Et pour lui, le repérage des malades ne peut pas se faire seulement à l’hôpital, mais bien en amont, « dès les premiers symptômes. Il faut les repérer très vite. Pour cela, il faut de la confiance. À Aubervilliers, nous avons un service de santé publique, nous allons monter une équipe d’enquêteurs, nous allons nous appuyer sur les médecins, les infirmières, les pharmaciens libéraux, ainsi que sur tous les acteurs sociaux ». Si Aubervilliers a des ressources, elles sont limitées : « On pourra suivre 10 à 20 nouveaux patients par jour, mais pas 100 », prévient Fabrice Giraux.
L’infectiologue Éric Caumes est sceptique : « C’est bien de faire ça. Mais est-ce que c’est le travail de l’hôpital de faire de la santé publique ? Et n’y a-t-il pas d’autres priorités ? Par exemple, s’occuper des chaînes de transmission qui existent dans de gros foyers épidémiques comme nos hôpitaux ? Et puis, il faut beaucoup d’épidémiologistes pour une telle tâche. À Wuhan, il y avait 1 800 équipes d’épidémiologistes composées de 5 personnes chacune.

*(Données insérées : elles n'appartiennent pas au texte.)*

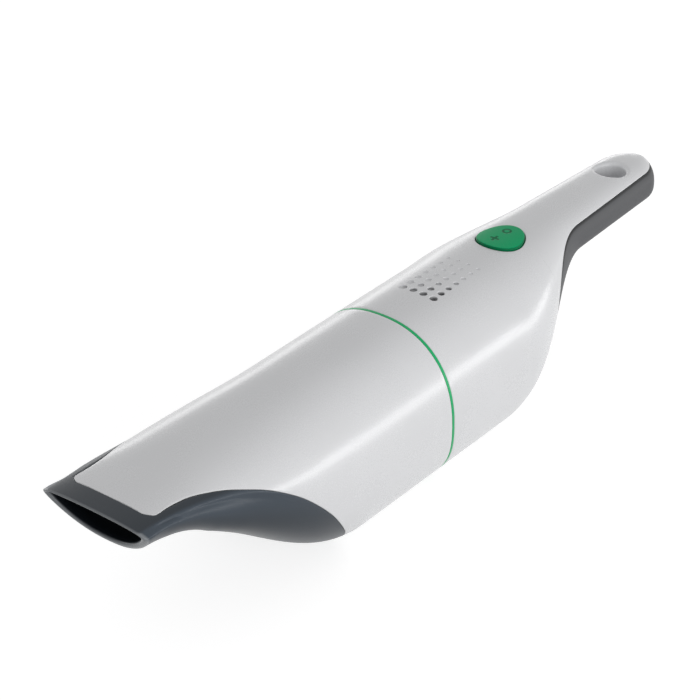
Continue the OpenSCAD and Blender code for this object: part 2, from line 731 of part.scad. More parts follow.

Nous, on a Santé publique France qui est quasi inexistant depuis le début de l’épidémie. »
Également auditionnée par l’Assemblée nationale, le 15 avril, la directrice de Santé publique France, Geneviève Chêne, a été mise en difficulté par le président et n’a pas réussi à présenter un plan cohérent pour le déconfinement. Elle n’a rien dit de la possibilité de lancer des enquêtes épidémiologiques, qui relèvent pourtant de la compétence de son agence.
« Santé publique France est inexistante parce que c’est une agence aux ordres de l’État, affaiblie par les restrictions budgétaires. C’est un bouc émissaire parfait. En 2016, l’agence a été créée à partir de de la fusion de quatre organismes, ce qui a justifié des mutualisations de gains. Plus de trente postes ont été supprimés chaque année », s’agace le professeur de santé publique Pierre Lombrail, qui est aussi membre du conseil scientifique de l’agence.
Devant la mission d’enquête du Sénat, Jean-François Delfraissy a expliqué que la France devra mobiliser une brigade d’au moins 30 000 personnes pour repérer les « cas contacts » des personnes infectées par le Covid-19. En 2019, Santé publique France comptait 645 agents. Là encore, la mobilisation de l’ensemble de la société paraît urgente pour réussir le déconfinement.